Furthermore, once the deed of transfer has been signed, the foreign purchaser is liable to pay the applicable conveyance charges to the competent Land Register or Cadastral Service (although, given that these charges are usually of a smaller value, they can be wired from a foreign bank to the Notary’s account or to an account of the purchaser’s tax representative or accountant – that is, if the latter consents, because, following the imposition of capital controls and due to the strict tax controls which are now being conducted, these persons are no longer willing to offer that service).

Lastly, in practice, a person who has acquired real estate property in Greece is liable to pay for the property’s utility charges (power / water/ telephone charges); therefore, the purchaser needs to maintain a bank account with a Greek bank, in order to be able to effect payments of this kind.

Public Power Corporation of Greece (“DEH”) and the Greek Telecom (“OTE”) receive electronic payments (wire transfers) from countries of the Single Euro Payments Area (SEPA) [i.e. from EU member states, including from the United Kingdom (for now) and also from Switzerland, Iceland, Lichtenstein, Monaco, Norway and San Marino], but it is questionable whether this applies also in respect of mobile telephony providers and local water supply organisations.

In relation to the SEPA countries and Switzerland, Iceland, Lichtenstein, Monaco, Norway and San Marino, certain taxes and charges levied by the Ministry of Finance can be wired to Bank of Greece. This applies also to ENFIA charges, but it doesn’t seem to apply to property transfer tax payments.As regards the information required to open a bank account in Greece, where the account holder is a foreign citizen, it is the same as that required by Bank of Greece from Greek citizens (such information is listed in BoG Act no. 281/17.3.2009), for money laundering prevention purposes, i.e.:

  • Name and surname, father’s name, date and place of birth;
  • Copy of Identity Card / Passport (or any other document including any information which is not included in an Identity Card or a Passport);
  • Current home address;
  • Contact number;
  • Occupation;
  • Current work address;
  • Tax registration number in the country of origin, Greek tax registration number, where applicable;
  • Annual income;
  • Signature sample (which means that the person concerned needs to appear at the bank in person at least once).

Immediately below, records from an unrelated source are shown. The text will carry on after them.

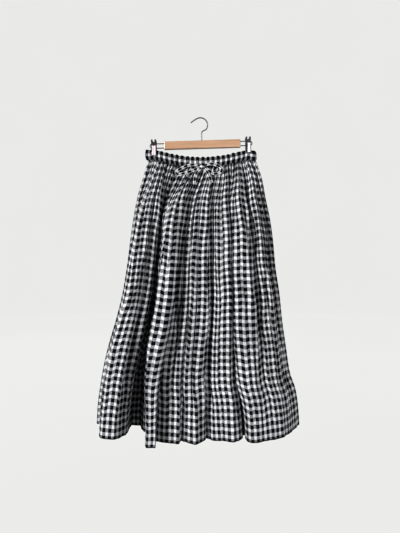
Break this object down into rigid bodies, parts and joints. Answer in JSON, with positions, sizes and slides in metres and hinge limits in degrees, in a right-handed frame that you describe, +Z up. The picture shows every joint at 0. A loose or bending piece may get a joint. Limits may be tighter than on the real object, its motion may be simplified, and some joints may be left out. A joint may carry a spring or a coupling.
{
  "type": "gathered skirt on a clip hanger",
  "caption": "Gingham midi skirt gathered on an elastic waistband with a drawstring bow, clipped by the waist to a wooden hanger.",
  "frame": {"origin": "inner crown of the hanger's hook, where the hanger is hung up", "axes": "+Z up, the skirt's front faces -Y, +X to the right of whoever faces the front"},
  "size_m": [0.6072, 0.1692, 0.9305],
  "materials": {
    "gingham": "matte plain-weave cotton in a black and white check",
    "drawstring": "matte plain-weave cotton in a black and white check",
    "beech": "satin varnished beech",
    "hook_wire": "drawn and plated wire",
    "clip_metal": "bright plated sheet",
    "jaw_pad": "soft pale pad"
  },
  "bodies": {
    "root": {"front_panel": "gingham", "back_panel": "gingham", "waistband": "gingham", "bow_knot": "drawstring", "bow_loop_left": "drawstring", "bow_loop_right": "drawstring", "tie_end_left": "drawstring", "tie_end_right": "drawstring", "hook": "hook_wire", "wood_bar": "beech", "rail_left": "hook_wire", "rail_right": "hook_wire", "clip_left_saddle": "clip_metal", "clip_left_front_plate": "clip_metal", "clip_left_back_plate": "clip_metal", "clip_left_front_pad": "jaw_pad", "clip_left_back_pad": "jaw_pad", "clip_right_saddle": "clip_metal", "clip_right_front_plate": "clip_metal", "clip_right_back_plate": "clip_metal", "clip_right_front_pad": "jaw_pad", "clip_right_back_pad": "jaw_pad"}
  },
  "joints": []
}
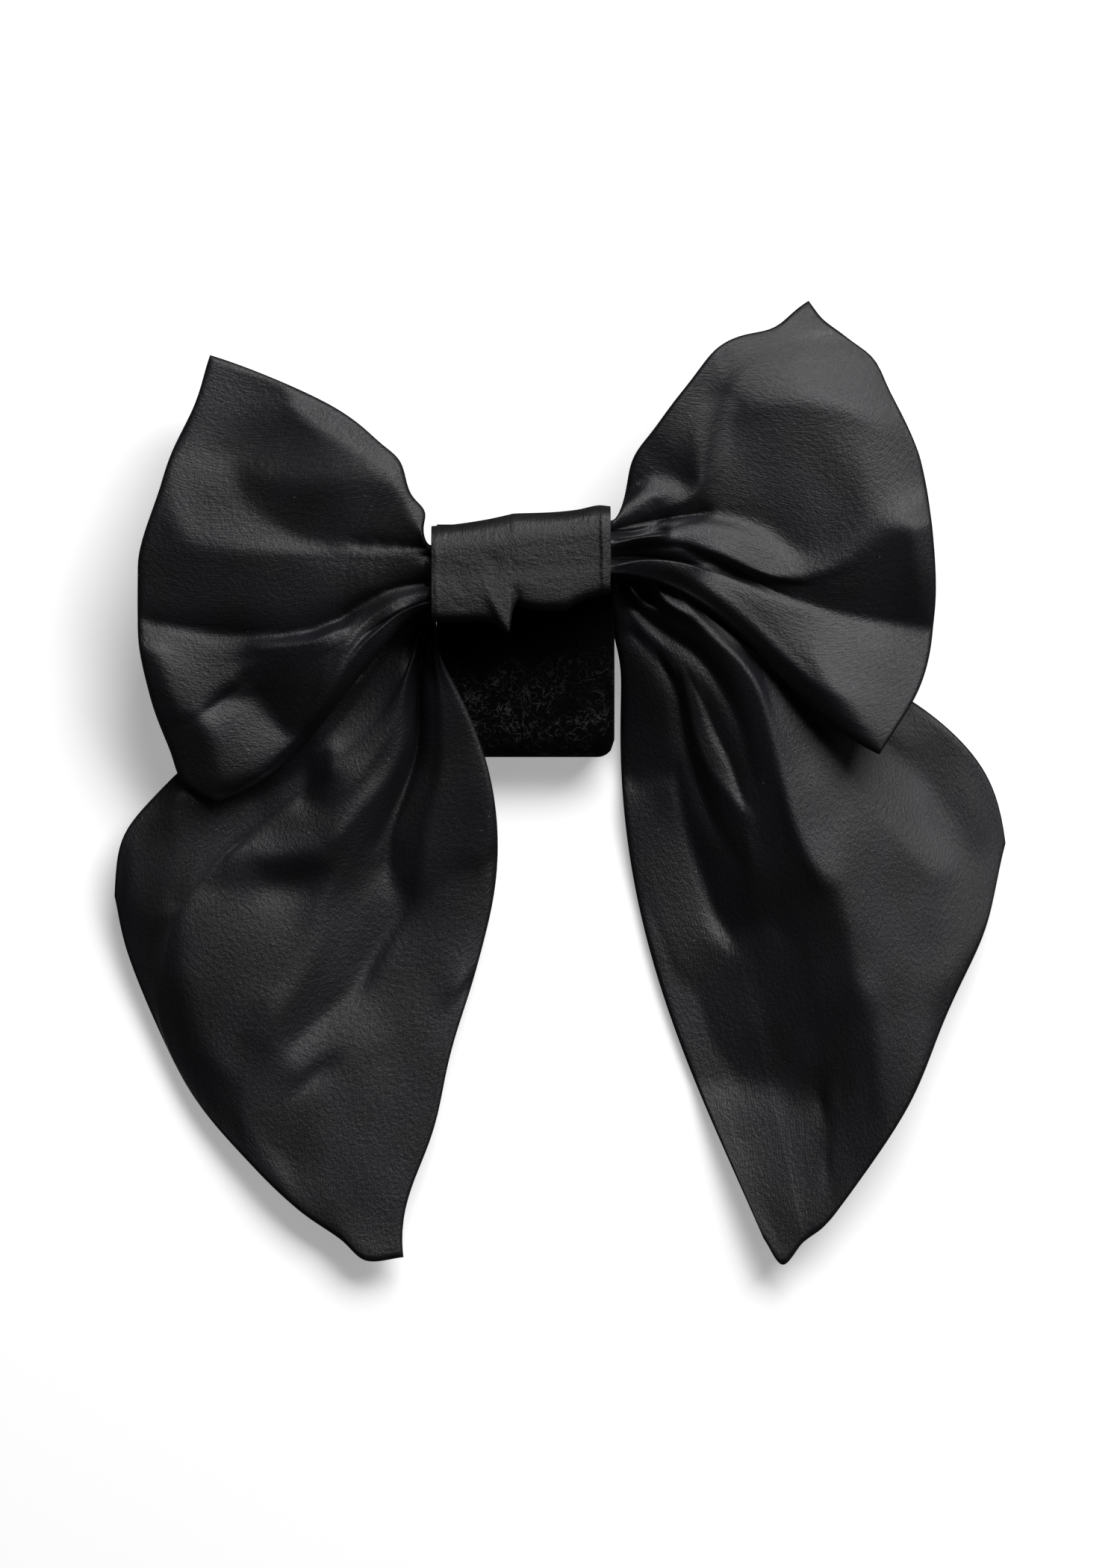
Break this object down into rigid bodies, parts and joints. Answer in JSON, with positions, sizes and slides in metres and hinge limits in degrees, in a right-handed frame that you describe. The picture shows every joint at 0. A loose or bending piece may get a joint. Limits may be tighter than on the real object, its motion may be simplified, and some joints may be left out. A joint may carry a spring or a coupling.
{
  "type": "dog bow",
  "caption": "Satin sailor bow for a dog's collar: two gathered loops and two tails in a centre wrap, on a hook-and-loop collar strap.",
  "frame": {"origin": "middle of the bow's footprint, on the surface that it lies on", "axes": "+X along the knot from the left loop to the right loop, +Y from the tails up to the loops, +Z out of the bow's front"},
  "size_m": [0.1256, 0.1356, 0.0212],
  "materials": {
    "satin": "black polyester satin, soft sheen",
    "wrap_satin": "black polyester satin, soft sheen",
    "loop_tape": "black brushed loop pile, matt",
    "hook_tape": "black woven hook tape, dull"
  },
  "bodies": {
    "root": {"bow_panel": "satin", "tail_panel": "satin", "centre_wrap": "wrap_satin", "collar_strap": "loop_tape", "hook_tab": "hook_tape"}
  },
  "joints": []
}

The above information must be evidenced by official documents which cannot be falsified.

Therefore, the bank will normally request a power / telephone / water bill, a lease agreement, a payroll statement, a tax clearance certificate etc.

Moreover, given that these documents are executed in a foreign language, the bank will normally require that they be Apostilled, in order to ensure document originality  (this entails further difficulties, as the foreigner will have to address a municipal service, a district court or a notary at his/her country of origin, depending on what applies in each country, in order to have copies of the above documents officially certified or have the notary’s signature Apostilled etc.)

The information required by each bank may slightly vary, but Bank of Greece definitely requires the information set out above.

Lastly, it should be pointed out that, due to the imposition of capital controls, foreigners are only able to open bank accounts in Greece if a minimum amount of €10,000.00 is wired to the account from a foreign bank.